Recommendation: Systems SHOULD implement padding to mitigate size-based fingerprinting:

Strategy	Description	Overhead
Fixed Block Padding	Pad to fixed block sizes (e.g., 4KB, 64KB)	Low-Medium
Randomized Padding	Add random padding within a range	Medium
Content-Type Profiles	Apply padding profiles based on content type	Variable
Exponential Padding (PADMÉ)	Pad to power-of-two boundaries	Low

Disclosure Requirement: Systems that do not implement padding MUST document size correlation as a residual metadata risk in compliance assessments.

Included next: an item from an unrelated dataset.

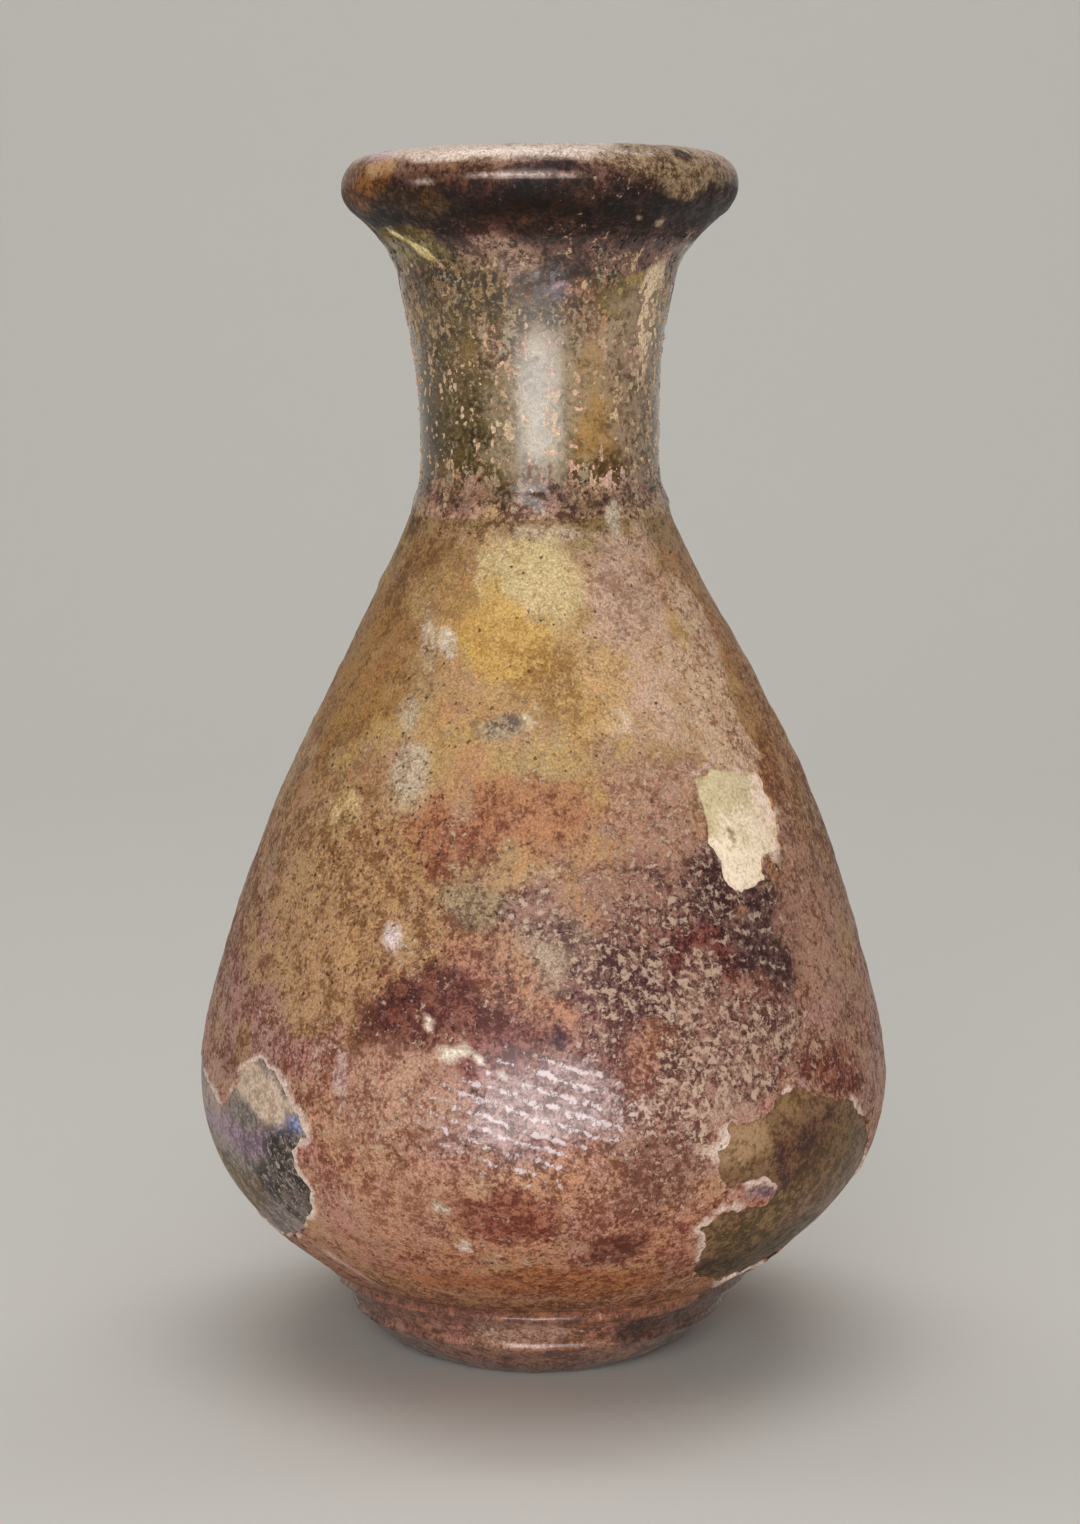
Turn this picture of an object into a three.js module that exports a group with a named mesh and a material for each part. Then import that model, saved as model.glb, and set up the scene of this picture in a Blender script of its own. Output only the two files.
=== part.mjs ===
/*
 * A blown glass bottle of the late Roman kind: a pear-shaped body on a low pushed-in foot, a short neck
 * that opens into a funnel, and a lip folded over into a thick roll.
 *
 * Millimetres, +Z up. The origin lies on the surface that the bottle stands on, under the middle of its belly.
 * The wall is one closed shell, revolved from a section that runs from the middle of the underside, up the
 * outside, over the lip, and down the inside to the middle of the floor.
 */
import * as THREE from 'three';

// Heights above the surface that the bottle stands on.
const HEIGHT = 125;
const LIP_HEIGHT = 121.8;
const FUNNEL_HEIGHT = 113.2;
const WAIST_HEIGHT = 94.9;
const NECK_BASE_HEIGHT = 90.3;
const SHOULDER_HEIGHT = 57.7;
const BELLY_HEIGHT = 29.2;
const FOOT_HEIGHT = 7.2;
const KICK_HEIGHT = 5.2;

// Outer radii at those heights.
const LIP_RADIUS = 20.45;
const FUNNEL_RADIUS = 14.45;
const WAIST_RADIUS = 12.4;
const SHOULDER_RADIUS = 28.35;
const BELLY_RADIUS = 36.3;
const FOOT_RADIUS = 21.1;
const RING_OUTER = 13.6;
const RING_INNER = 11.6;

// The wall, which is thin at the belly and gathers towards the neck, the lip and the foot.
const NECK_WALL = 2.2;
const SHOULDER_WALL = 1.9;
const BELLY_WALL = 1.7;
const FLOOR_WALL = 3.2;
const ROLL_THICKNESS = 5.6;

// The creases that tooling left: one where the neck meets the shoulder, one round the body above the foot.
const NECK_CREASE = 0.12;
const FOOT_CREASE = 0.25;

// How far the middle of the hand-blown wall wanders across at each height: pairs of height and offset.
const WANDER = [[0, -0.6], [12, -0.2], [30, 0], [68, 0.3], [94, -0.3], [109, -0.65], [HEIGHT, -0.3]];

// The lip sags a little on this side.
const LIP_SAG = 0.35;
const LIP_SAG_ANGLE = THREE.MathUtils.degToRad(215);

const SIDES = 48;

const GLASS = new THREE.MeshStandardMaterial({
  name: 'weathered glass',
  color: 0x94694b,
  roughness: 0.42,
  metalness: 0,
  side: THREE.FrontSide,
});

/** A point of the section: its distance from the axis and its height. */
function at(radius, height) {
  return new THREE.Vector2(radius, height);
}

/** The points of a smooth stretch of the section, without its last one, where the next stretch begins. */
function stretch(from, leaving, arriving, to, steps) {
  const curve = new THREE.CubicBezierCurve(from, leaving, arriving, to);
  return curve.getPoints(steps).slice(0, -1);
}

/** The underside: pushed in at the middle, and flat where the bottle stands. */
function underside() {
  const middle = at(0, KICK_HEIGHT);
  const ring = at(RING_INNER, 0);
  return [
    ...stretch(middle, at(5, KICK_HEIGHT), at(RING_INNER - 2.4, 2), ring, 5),
    ring,
  ];
}

/** The foot: rounded under its edge, upright, then hollowed in to the bead where the body begins. */
function foot() {
  const edge = at(FOOT_RADIUS - 1.45, 4.7);
  const hollow = at(FOOT_RADIUS - 0.05, FOOT_HEIGHT - 0.1);
  return [
    ...stretch(at(RING_OUTER, 0), at(RING_OUTER + 2, 0.5), at(edge.x - 1.3, 2.9), edge, 5),
    ...stretch(edge, at(edge.x + 0.45, 5.3), at(FOOT_RADIUS - 0.6, 6.2), hollow, 2),
    hollow,
    at(FOOT_RADIUS + 0.85, FOOT_HEIGHT + 0.8),
    at(FOOT_RADIUS + 1.3, FOOT_HEIGHT + 1.25),
    at(FOOT_RADIUS + 1.5, FOOT_HEIGHT + 1.6 + FOOT_CREASE),
  ];
}

/** The body from the foot over the belly and the shoulder, up to the base of the neck. */
function body() {
  const bottom = at(FOOT_RADIUS + 2.3, FOOT_HEIGHT + 2.25);
  const belly = at(BELLY_RADIUS, BELLY_HEIGHT);
  const shoulder = at(SHOULDER_RADIUS, SHOULDER_HEIGHT);
  const collar = at(WAIST_RADIUS + 1.7, NECK_BASE_HEIGHT - 4);
  const neckBase = at(WAIST_RADIUS + 0.35, NECK_BASE_HEIGHT);
  return [
    ...stretch(bottom, at(30.3, 14.3), at(BELLY_RADIUS, 19.7), belly, 7),
    ...stretch(belly, at(BELLY_RADIUS, 35.1), at(31.7, 49.4), shoulder, 6),
    ...stretch(shoulder, at(25, 66), at(18, 77.9), collar, 6),
    ...stretch(collar, at(13.5, 87.5), at(12.95, 89), neckBase, 2),
    neckBase,
  ];
}

/** The neck, drawn in to its waist, and the funnel above it, up to the underside of the lip. */
function neck() {
  const base = at(WAIST_RADIUS + 0.35 - NECK_CREASE, NECK_BASE_HEIGHT + 0.4);
  const waist = at(WAIST_RADIUS, WAIST_HEIGHT);
  const funnel = at(FUNNEL_RADIUS, FUNNEL_HEIGHT);
  const underLip = at(LIP_RADIUS - 1.05, LIP_HEIGHT - 2.5);
  return [
    ...stretch(base, at(WAIST_RADIUS + 0.05, 92), at(WAIST_RADIUS, 93.5), waist, 2),
    ...stretch(waist, at(WAIST_RADIUS, 104.7), at(13.45, 107.6), funnel, 6),
    ...stretch(funnel, at(15, 115.4), at(17.2, 117.5), underLip, 4),
    underLip,
  ];
}

/** The lip: folded over into a roll, and hollowed towards the mouth. */
function lip() {
  const start = at(LIP_RADIUS - 0.35, LIP_HEIGHT - 1.4);
  const top = at(LIP_RADIUS - 3.6, HEIGHT);
  const mouth = at(LIP_RADIUS - ROLL_THICKNESS, LIP_HEIGHT);
  return [
    ...stretch(start, at(LIP_RADIUS + 0.5, LIP_HEIGHT + 0.6), at(LIP_RADIUS - 0.6, HEIGHT - 0.2), top, 6),
    ...stretch(top, at(top.x - 1.3, HEIGHT + 0.1), at(mouth.x + 0.3, HEIGHT - 1.1), mouth, 4),
    mouth,
  ];
}

/** The inside, down the funnel and the neck, round the body a wall away from the outside, to the floor. */
function inside() {
  const bore = WAIST_RADIUS - NECK_WALL;
  const hollow = at(bore, WAIST_HEIGHT);
  const collar = at(bore + 0.9, NECK_BASE_HEIGHT - 3.4);
  const shoulder = at(SHOULDER_RADIUS - SHOULDER_WALL, SHOULDER_HEIGHT);
  const belly = at(BELLY_RADIUS - BELLY_WALL, BELLY_HEIGHT);
  const heel = at(18, 8.9);
  const floor = at(0, KICK_HEIGHT + FLOOR_WALL);
  const mouth = at(LIP_RADIUS - ROLL_THICKNESS - 0.35, LIP_HEIGHT - 2);
  return [
    ...stretch(mouth, at(12.6, 116.5), at(bore, 111), hollow, 5),
    ...stretch(hollow, at(bore, 92.5), at(bore + 0.1, 89.6), collar, 2),
    ...stretch(collar, at(15, 80), at(23.2, 66), shoulder, 5),
    ...stretch(shoulder, at(29.9, 49.4), at(belly.x, 35.4), belly, 5),
    ...stretch(belly, at(belly.x, 19), at(27.8, 14.4), heel, 6),
    ...stretch(heel, at(12.5, 5.9), at(7, floor.y), floor, 4),
    floor,
  ];
}

/** How far the wall's middle lies across at a height, eased between the stations of WANDER. */
function wander(height) {
  const above = WANDER.findIndex(([z]) => z > height);
  const next = above < 0 ? WANDER.length - 1 : Math.max(above, 1);
  const [lowZ, lowX] = WANDER[next - 1];
  const [highZ, highX] = WANDER[next];
  return THREE.MathUtils.lerp(lowX, highX, THREE.MathUtils.smoothstep(height, lowZ, highZ));
}

/** Moves a revolved wall's points as hand work does: the middle wanders, and the lip sags on one side. */
function workByHand(geometry) {
  const place = geometry.attributes.position;
  for (let i = 0; i < place.count; i += 1) {
    const x = place.getX(i);
    const y = place.getY(i);
    const z = place.getZ(i);
    const inLip = THREE.MathUtils.smoothstep(z, FUNNEL_HEIGHT, HEIGHT);
    const towardsSag = 0.5 + 0.5 * Math.cos(Math.atan2(y, x) - LIP_SAG_ANGLE);
    place.setXYZ(i, x + wander(z), y, z - LIP_SAG * inLip * towardsSag);
  }
  return geometry;
}

const section = [...underside(), ...foot(), ...body(), ...neck(), ...lip(), ...inside()];
const wall = new THREE.LatheGeometry(section, SIDES);
wall.rotateX(Math.PI / 2);

const bottle = new THREE.Mesh(workByHand(wall), GLASS);
bottle.name = 'bottle';

const group = new THREE.Group();
group.name = 'glass_bottle';
group.add(bottle);

export default group;
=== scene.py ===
"""An ancient blown glass bottle under a flaking weathering crust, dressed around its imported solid."""

import logging
import math
from abc import ABC, abstractmethod
from dataclasses import dataclass
from enum import Enum
from typing import ClassVar

import bpy
import numpy as np
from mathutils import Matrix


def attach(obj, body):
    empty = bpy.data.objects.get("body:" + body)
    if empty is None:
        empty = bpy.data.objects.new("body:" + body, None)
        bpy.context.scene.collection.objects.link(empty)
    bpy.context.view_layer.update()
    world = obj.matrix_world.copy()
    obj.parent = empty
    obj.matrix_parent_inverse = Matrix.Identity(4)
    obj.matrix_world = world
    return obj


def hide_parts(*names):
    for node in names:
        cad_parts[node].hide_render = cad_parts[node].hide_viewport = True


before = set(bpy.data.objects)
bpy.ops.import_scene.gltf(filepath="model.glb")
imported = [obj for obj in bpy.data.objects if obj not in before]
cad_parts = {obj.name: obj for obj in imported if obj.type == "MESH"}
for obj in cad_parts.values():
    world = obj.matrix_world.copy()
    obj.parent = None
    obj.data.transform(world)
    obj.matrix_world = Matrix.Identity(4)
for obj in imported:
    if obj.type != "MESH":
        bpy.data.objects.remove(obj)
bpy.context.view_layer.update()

MM = 0.001
BODY = "root"
NODE = "bottle"

Points = np.ndarray
Values = np.ndarray
Spot = tuple[float, float]

# A node's name, kind, settings and links.
Row = tuple[str, str, dict[str | int, object], dict[str | int, str]]

log = logging.getLogger("glass_bottle")


def linear(colour: str) -> tuple[float, float, float, float]:
    """Turns an sRGB hex colour to linear.

    Args:
        colour: The colour as "#RRGGBB".

    Returns:
        Its linear red, green and blue, and an alpha of 1.
    """
    parts = [int(colour[place : place + 2], 16) / 255 for place in (1, 3, 5)]
    turned = [c / 12.92 if c <= 0.04045 else ((c + 0.055) / 1.055) ** 2.4 for c in parts]
    return (*turned, 1.0)


def mixable(colour: str) -> np.ndarray:
    """A hex colour's linear red, green and blue."""
    return np.array(linear(colour)[:3])


def ease(low: float, high: float, values: Values) -> Values:
    """Rises smoothly from 0 to 1 as values go from low to high; low may be the greater of the two."""
    share = np.clip((values - low) / (high - low), 0, 1)
    return share * share * (3 - 2 * share)


def angle_of(places: Points) -> Values:
    """Each place's angle from the front, in degrees, more to the right."""
    return np.degrees(np.arctan2(places[:, 0], -places[:, 1]))


def run_along(points: Points) -> Values:
    """How far along a line of points each point lies."""
    return np.concatenate([[0], np.cumsum(np.linalg.norm(np.diff(points, axis=0), axis=1))])


# Unevenness in space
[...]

3.6.3 Logging and Audit Evidence Constraints

ZKS-compliant systems often require audit evidence for verification (see Sections 7 and 8). However, audit logging MUST NOT become a metadata side-channel that undermines sovereignty.

Therefore:

1. Logs outside the CSD MUST NOT contain decryptability-enabling material, including wrapped keys where unwrapping capability might be inferable.
2. Logs MUST NOT contain semantic identifiers such as filenames, folder names, human-readable labels, contact names, or structured content descriptors unless encrypted end-to-end and only readable within the CSD.
3. Retention policies MUST be explicit and SHOULD default to minimal retention outside the CSD.

3.6.4 Third-Party Intermediaries

Where traffic traverses third-party intermediaries (e.g., network providers, relays), ZKS compliance requires that:

• metadata exposure be minimized consistent with system function; and
• no intermediary be able to accumulate sufficient metadata to derive the complete set of components required to decrypt user information.